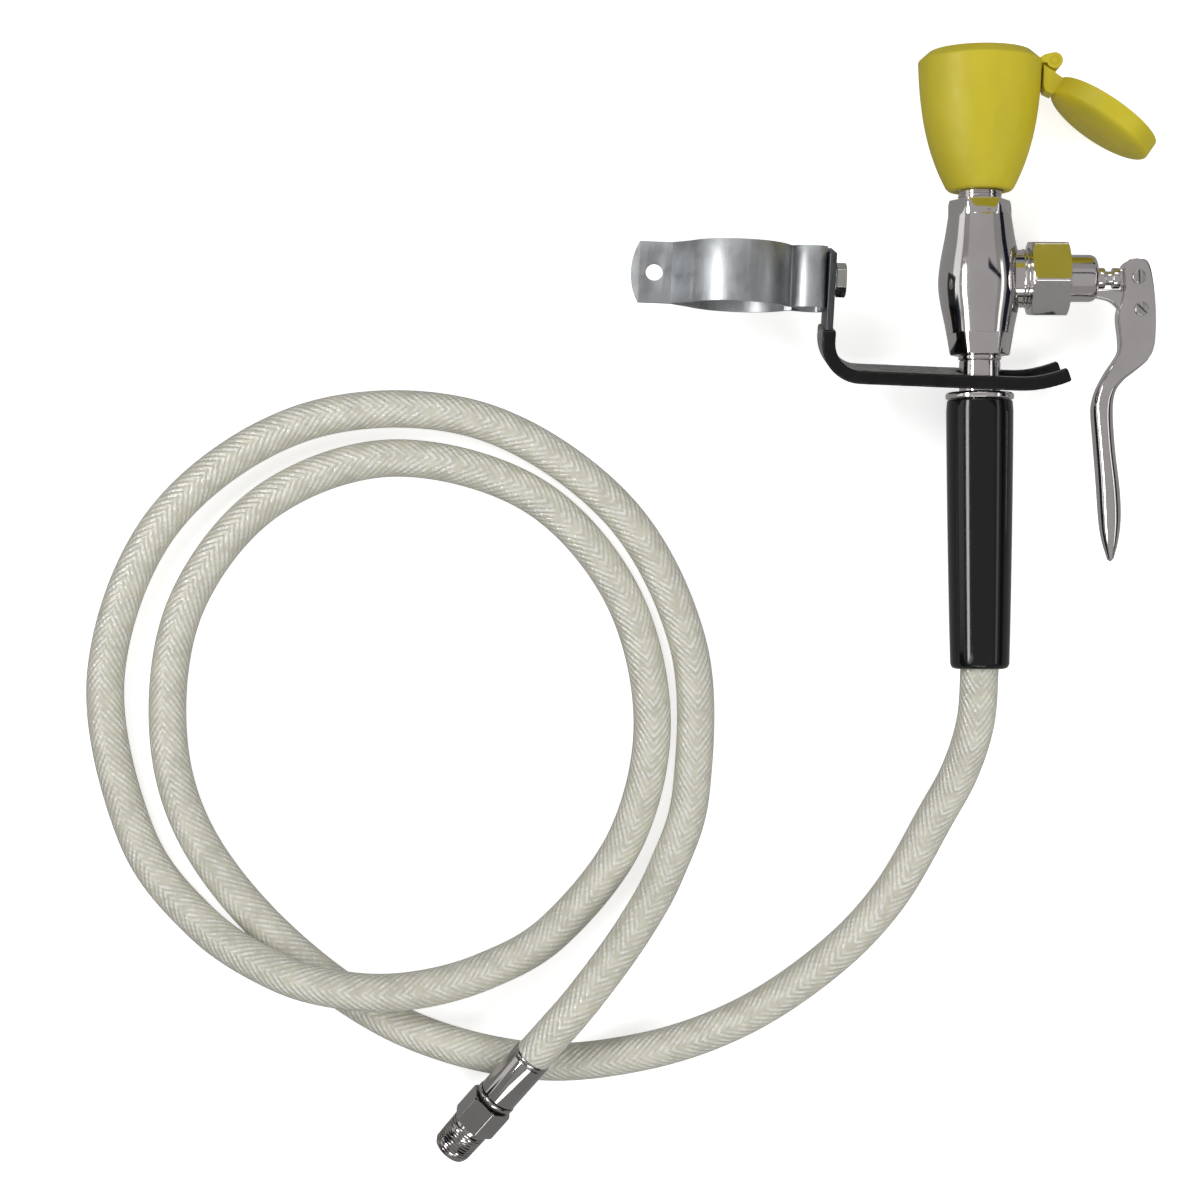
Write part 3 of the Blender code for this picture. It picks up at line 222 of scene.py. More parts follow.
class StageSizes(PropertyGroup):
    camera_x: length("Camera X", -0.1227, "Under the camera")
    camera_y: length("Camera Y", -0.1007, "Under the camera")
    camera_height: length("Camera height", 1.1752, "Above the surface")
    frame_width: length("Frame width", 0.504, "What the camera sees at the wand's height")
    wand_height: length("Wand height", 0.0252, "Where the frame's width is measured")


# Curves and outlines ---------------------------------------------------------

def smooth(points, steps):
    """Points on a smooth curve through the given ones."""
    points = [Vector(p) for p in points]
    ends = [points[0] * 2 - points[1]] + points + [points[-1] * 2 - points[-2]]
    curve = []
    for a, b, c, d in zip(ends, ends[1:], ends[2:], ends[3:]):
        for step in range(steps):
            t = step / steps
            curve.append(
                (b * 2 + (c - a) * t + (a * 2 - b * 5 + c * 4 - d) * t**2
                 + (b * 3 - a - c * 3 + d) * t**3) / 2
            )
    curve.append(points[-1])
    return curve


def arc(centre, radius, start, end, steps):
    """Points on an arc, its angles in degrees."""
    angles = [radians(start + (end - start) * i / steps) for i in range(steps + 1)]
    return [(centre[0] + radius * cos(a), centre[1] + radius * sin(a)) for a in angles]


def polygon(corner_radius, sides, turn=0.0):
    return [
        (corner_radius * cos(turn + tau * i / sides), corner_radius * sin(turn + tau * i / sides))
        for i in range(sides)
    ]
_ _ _
▸ JOB:
Set down the listing in full, keeping every word exactly as it is.

▸ SOLUTION TO THE PROBLEM:
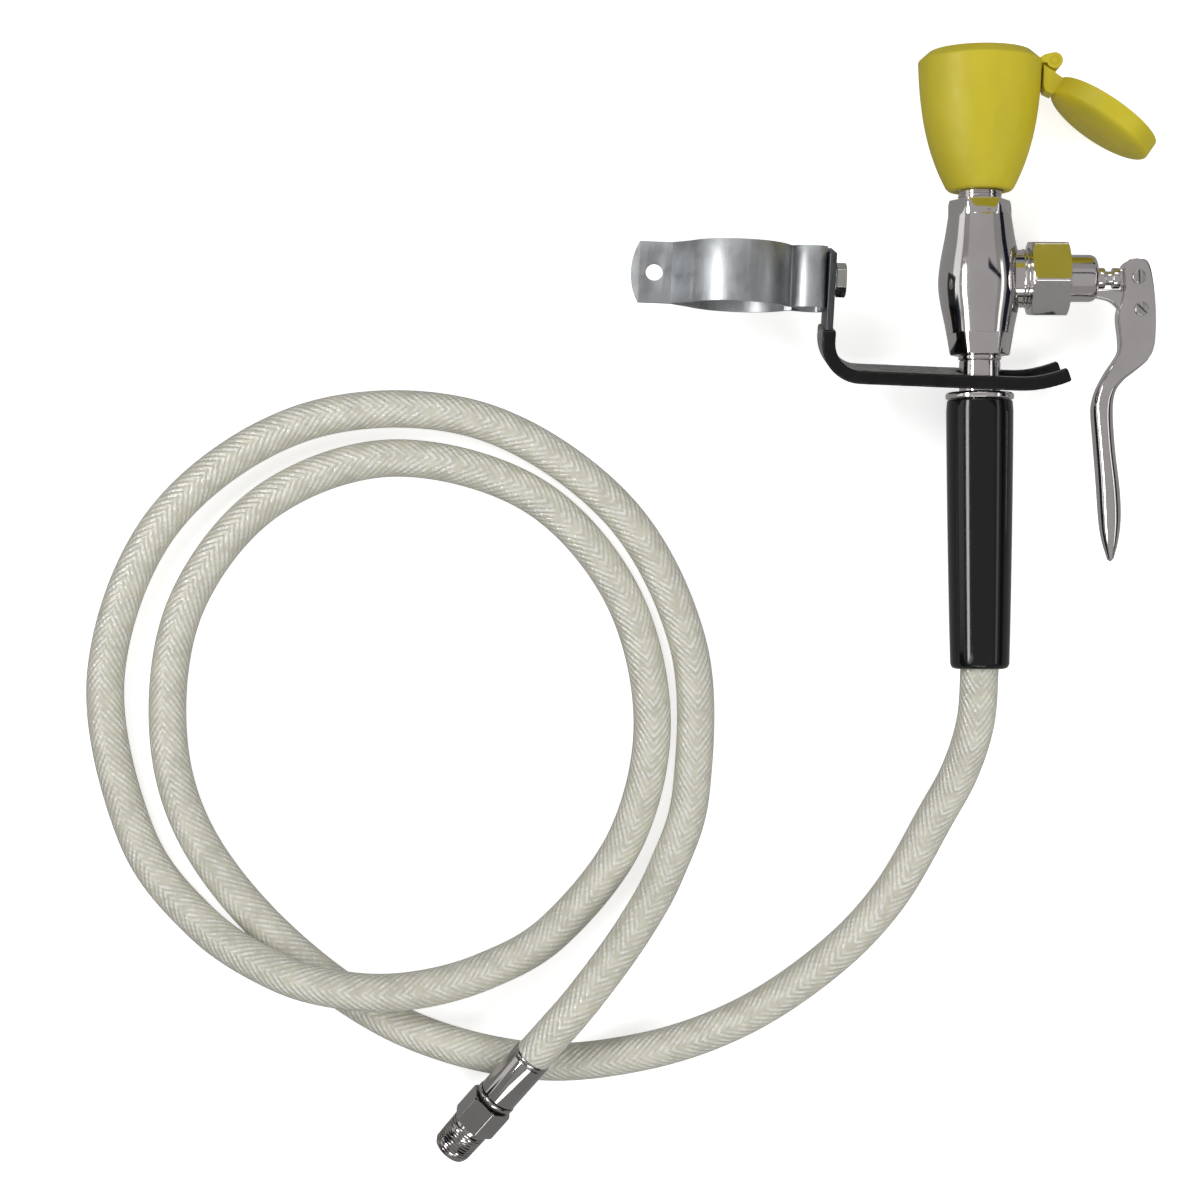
Write part 3 of the Blender code for this picture. It picks up at line 222 of scene.py. More parts follow.
class StageSizes(PropertyGroup):
    camera_x: length("Camera X", -0.1227, "Under the camera")
    camera_y: length("Camera Y", -0.1007, "Under the camera")
    camera_height: length("Camera height", 1.1752, "Above the surface")
    frame_width: length("Frame width", 0.504, "What the camera sees at the wand's height")
    wand_height: length("Wand height", 0.0252, "Where the frame's width is measured")


# Curves and outlines ---------------------------------------------------------

def smooth(points, steps):
    """Points on a smooth curve through the given ones."""
    points = [Vector(p) for p in points]
    ends = [points[0] * 2 - points[1]] + points + [points[-1] * 2 - points[-2]]
    curve = []
    for a, b, c, d in zip(ends, ends[1:], ends[2:], ends[3:]):
        for step in range(steps):
            t = step / steps
            curve.append(
                (b * 2 + (c - a) * t + (a * 2 - b * 5 + c * 4 - d) * t**2
                 + (b * 3 - a - c * 3 + d) * t**3) / 2
            )
    curve.append(points[-1])
    return curve


def arc(centre, radius, start, end, steps):
    """Points on an arc, its angles in degrees."""
    angles = [radians(start + (end - start) * i / steps) for i in range(steps + 1)]
    return [(centre[0] + radius * cos(a), centre[1] + radius * sin(a)) for a in angles]


def polygon(corner_radius, sides, turn=0.0):
    return [
        (corner_radius * cos(turn + tau * i / sides), corner_radius * sin(turn + tau * i / sides))
        for i in range(sides)
    ]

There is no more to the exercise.